Entries with parts and joints
===============

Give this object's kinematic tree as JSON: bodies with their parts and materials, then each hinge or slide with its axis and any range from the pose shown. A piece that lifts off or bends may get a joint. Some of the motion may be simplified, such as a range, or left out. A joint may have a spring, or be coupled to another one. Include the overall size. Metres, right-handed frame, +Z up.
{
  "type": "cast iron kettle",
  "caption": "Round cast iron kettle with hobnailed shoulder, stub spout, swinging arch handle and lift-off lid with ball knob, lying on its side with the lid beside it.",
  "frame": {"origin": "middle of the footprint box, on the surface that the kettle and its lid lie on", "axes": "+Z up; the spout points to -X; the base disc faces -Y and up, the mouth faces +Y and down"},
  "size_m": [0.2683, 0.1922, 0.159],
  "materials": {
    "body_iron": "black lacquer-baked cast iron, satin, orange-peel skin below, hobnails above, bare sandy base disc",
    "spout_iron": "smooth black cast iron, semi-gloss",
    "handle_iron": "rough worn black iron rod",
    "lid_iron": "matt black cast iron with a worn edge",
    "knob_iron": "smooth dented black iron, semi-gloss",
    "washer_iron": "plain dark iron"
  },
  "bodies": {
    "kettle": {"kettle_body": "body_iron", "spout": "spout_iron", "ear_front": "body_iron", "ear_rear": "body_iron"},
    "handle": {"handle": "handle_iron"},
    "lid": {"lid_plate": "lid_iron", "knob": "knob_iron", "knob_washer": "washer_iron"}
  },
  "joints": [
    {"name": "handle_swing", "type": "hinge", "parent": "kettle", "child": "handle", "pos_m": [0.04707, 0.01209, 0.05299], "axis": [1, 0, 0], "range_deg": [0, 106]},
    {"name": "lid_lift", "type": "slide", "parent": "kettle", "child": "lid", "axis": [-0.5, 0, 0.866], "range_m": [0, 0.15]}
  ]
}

===============

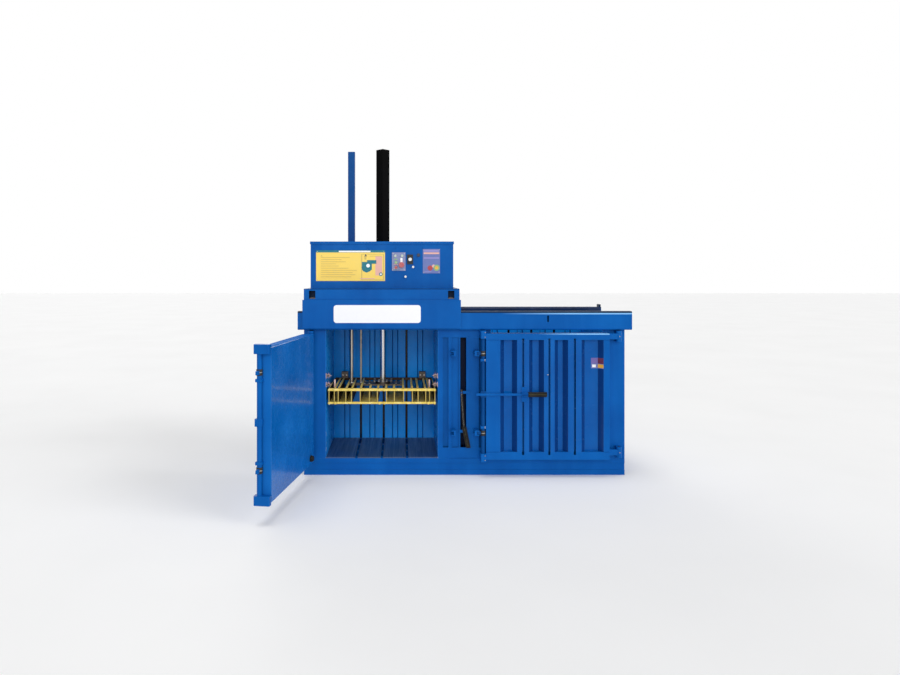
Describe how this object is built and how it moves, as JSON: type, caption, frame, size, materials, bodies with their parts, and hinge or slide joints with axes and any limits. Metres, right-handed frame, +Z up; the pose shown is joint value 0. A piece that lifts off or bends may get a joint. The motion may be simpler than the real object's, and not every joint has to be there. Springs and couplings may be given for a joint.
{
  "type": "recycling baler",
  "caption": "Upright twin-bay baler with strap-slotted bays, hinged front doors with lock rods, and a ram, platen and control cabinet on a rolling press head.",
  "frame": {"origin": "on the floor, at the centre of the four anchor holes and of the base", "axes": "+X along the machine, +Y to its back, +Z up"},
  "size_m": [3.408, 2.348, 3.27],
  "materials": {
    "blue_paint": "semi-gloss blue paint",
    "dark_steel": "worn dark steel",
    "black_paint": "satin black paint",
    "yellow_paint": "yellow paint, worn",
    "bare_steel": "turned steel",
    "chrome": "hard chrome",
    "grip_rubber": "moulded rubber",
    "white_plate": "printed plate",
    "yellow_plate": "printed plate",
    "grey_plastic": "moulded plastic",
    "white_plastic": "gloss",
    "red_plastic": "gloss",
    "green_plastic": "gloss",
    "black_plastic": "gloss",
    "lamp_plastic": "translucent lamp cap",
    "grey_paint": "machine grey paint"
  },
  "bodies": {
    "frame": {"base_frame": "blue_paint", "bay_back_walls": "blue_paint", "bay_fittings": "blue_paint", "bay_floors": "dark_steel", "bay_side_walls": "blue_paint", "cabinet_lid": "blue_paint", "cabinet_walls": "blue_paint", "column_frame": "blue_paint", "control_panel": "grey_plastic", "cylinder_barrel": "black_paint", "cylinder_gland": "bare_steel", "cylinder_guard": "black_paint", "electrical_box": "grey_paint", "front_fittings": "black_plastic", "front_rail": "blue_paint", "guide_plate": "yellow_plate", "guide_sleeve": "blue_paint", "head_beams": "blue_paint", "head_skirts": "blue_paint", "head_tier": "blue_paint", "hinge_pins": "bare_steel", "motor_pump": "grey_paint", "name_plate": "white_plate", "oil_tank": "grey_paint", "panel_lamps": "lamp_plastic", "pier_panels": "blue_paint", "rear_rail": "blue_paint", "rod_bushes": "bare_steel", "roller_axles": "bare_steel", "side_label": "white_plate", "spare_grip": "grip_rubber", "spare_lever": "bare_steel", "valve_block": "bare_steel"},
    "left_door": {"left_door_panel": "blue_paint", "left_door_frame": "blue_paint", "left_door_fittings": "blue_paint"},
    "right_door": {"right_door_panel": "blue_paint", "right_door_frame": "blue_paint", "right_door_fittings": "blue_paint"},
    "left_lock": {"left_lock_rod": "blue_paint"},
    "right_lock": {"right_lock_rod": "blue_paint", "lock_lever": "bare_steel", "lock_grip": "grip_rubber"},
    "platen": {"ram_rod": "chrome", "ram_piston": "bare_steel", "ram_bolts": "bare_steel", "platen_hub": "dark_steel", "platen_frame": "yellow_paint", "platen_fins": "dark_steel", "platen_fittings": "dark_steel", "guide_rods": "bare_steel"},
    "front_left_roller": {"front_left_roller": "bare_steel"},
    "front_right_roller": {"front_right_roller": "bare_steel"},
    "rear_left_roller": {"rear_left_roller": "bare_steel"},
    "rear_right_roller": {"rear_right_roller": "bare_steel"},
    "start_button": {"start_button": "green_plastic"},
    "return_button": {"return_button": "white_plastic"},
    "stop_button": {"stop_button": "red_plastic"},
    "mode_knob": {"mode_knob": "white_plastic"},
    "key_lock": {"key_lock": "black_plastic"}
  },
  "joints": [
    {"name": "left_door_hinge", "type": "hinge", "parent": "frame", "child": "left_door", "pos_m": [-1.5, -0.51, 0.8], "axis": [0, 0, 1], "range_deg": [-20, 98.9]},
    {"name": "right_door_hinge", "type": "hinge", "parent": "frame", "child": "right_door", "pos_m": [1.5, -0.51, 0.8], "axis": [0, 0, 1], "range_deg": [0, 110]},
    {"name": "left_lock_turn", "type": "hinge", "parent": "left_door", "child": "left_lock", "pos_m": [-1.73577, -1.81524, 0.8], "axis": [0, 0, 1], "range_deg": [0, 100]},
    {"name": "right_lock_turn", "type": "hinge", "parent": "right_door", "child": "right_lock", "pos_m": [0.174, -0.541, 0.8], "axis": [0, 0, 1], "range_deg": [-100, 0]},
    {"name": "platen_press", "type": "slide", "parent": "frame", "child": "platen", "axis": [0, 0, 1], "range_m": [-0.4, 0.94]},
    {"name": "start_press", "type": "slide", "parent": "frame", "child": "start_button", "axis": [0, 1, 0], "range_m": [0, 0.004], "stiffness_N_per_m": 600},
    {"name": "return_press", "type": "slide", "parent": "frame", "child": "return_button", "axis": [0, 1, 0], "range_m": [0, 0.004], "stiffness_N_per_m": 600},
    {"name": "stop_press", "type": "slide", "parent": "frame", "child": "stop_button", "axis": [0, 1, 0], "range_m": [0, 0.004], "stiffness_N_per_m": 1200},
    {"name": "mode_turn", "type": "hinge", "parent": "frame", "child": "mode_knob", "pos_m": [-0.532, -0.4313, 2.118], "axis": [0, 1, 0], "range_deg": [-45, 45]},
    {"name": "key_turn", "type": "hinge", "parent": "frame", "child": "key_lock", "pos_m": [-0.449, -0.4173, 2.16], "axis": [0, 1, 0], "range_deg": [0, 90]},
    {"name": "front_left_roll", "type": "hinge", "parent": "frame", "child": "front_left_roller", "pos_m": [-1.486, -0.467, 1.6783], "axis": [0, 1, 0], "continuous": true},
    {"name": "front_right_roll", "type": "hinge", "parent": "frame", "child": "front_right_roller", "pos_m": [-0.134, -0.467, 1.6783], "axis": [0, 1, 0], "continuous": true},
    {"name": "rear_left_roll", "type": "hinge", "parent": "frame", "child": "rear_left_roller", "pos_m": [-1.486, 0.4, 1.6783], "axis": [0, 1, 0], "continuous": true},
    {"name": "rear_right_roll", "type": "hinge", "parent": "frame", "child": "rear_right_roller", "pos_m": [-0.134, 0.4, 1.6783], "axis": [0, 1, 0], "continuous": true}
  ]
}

===============

Description of the task:
Among the records above, how many lines carry the string "that"? Reply with the number alone.

Exercise result:
3